Jonasson saw lightning out over the sea. He knew that the helicopter was coming in the nick of time. All of a sudden a heavy downpour lashed at the window. The storm had moved in over Göteborg.

He heard the sound of the chopper and watched as it banked through the storm squalls down towards the helipad. For a second he held his breath when the pilot seemed to have difficulty controlling the aircraft. Then it vanished from his field of vision and he heard the engine slowing to land. He took a hasty swallow of his tea and set down the cup.

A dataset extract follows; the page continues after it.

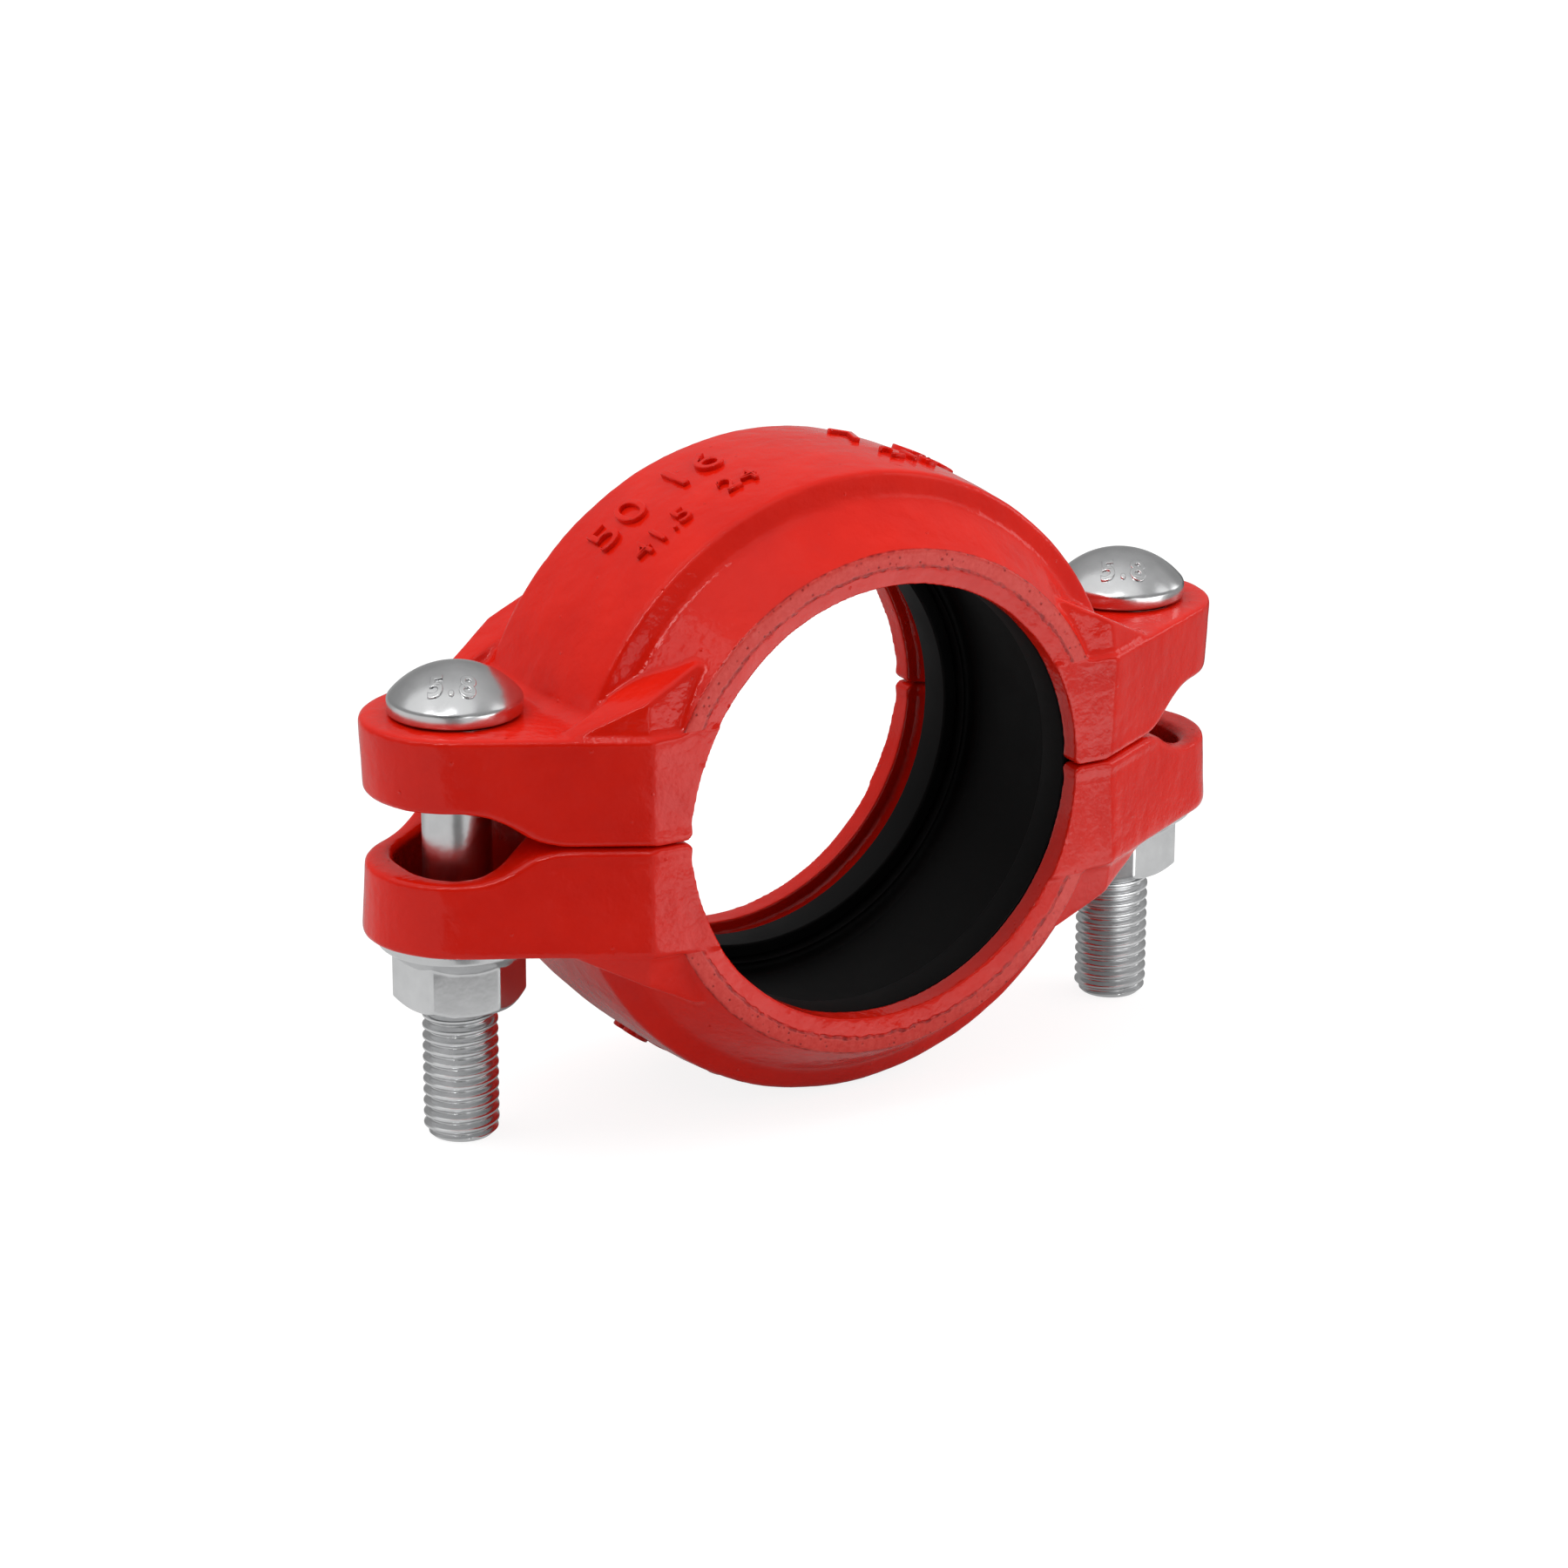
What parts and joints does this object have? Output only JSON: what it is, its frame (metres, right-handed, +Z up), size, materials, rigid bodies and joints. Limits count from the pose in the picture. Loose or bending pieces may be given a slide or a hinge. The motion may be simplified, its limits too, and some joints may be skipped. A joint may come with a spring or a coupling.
{
  "type": "grooved pipe coupling",
  "caption": "Cast half housings bolted round a rubber gasket, with keys that grip the grooves of adjoining pipe ends.",
  "frame": {"origin": "centre of the coupling on the pipe axis, on the plane where the two housings part", "axes": "+Y along the pipe, away from the open face that is seen first; +Z up along the bolts, towards their heads; +X from the left bolt to the right bolt"},
  "size_m": [0.1264, 0.0458, 0.0848],
  "materials": {
    "red_paint": "gloss paint over a cast surface",
    "rubber": "matt",
    "zinc": "zinc plated"
  },
  "bodies": {
    "lower_half": {"lower_housing": "red_paint", "gasket": "rubber"},
    "upper_half": {"upper_housing": "red_paint", "left_bolt": "zinc", "right_bolt": "zinc"},
    "left_nut": {"left_nut": "zinc"},
    "right_nut": {"right_nut": "zinc"}
  },
  "joints": [
    {"name": "left_nut_turn", "type": "hinge", "parent": "lower_half", "child": "left_nut", "pos_m": [-0.0508, 0, -0.0147], "axis": [0, 0, 1], "range_deg": [-4320, 48]},
    {"name": "right_nut_turn", "type": "hinge", "parent": "lower_half", "child": "right_nut", "pos_m": [0.0508, 0, -0.0147], "axis": [0, 0, 1], "range_deg": [-4320, 48]},
    {"name": "upper_half_lift", "type": "slide", "parent": "lower_half", "child": "upper_half", "axis": [0, 0, 1], "range_m": [-0.0002, 0.018]}
  ],
  "couplings": [
    {"joint": "left_nut_turn", "follows": "upper_half_lift", "rad_per_m": -4188.8},
    {"joint": "right_nut_turn", "follows": "upper_half_lift", "rad_per_m": -4188.8}
  ]
}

Jonasson met the emergency team in the admissions area. The other doctor on duty took on the first patient who was wheeled in—an elderly man with
his head bandaged, apparently with a serious wound to the face. Jonasson was left with the second patient, the woman who had been shot. He did a quick visual examination: it looked like she was a teenager, very dirty and bloody, and severely wounded. He lifted the blanket that the Rescue Service had wrapped around her body and saw that the wounds to her hip and shoulder were bandaged with duct tape, which he considered a pretty clever idea. The tape kept bacteria out and blood in. One bullet had entered her hip and gone straight through the muscle tissue. He gently raised her shoulder and located the entry wound in her back. There was no exit wound: the round was still inside her shoulder. He hoped it had not penetrated her lung, and since he did not see any blood in the woman's mouth he concluded that probably it had not.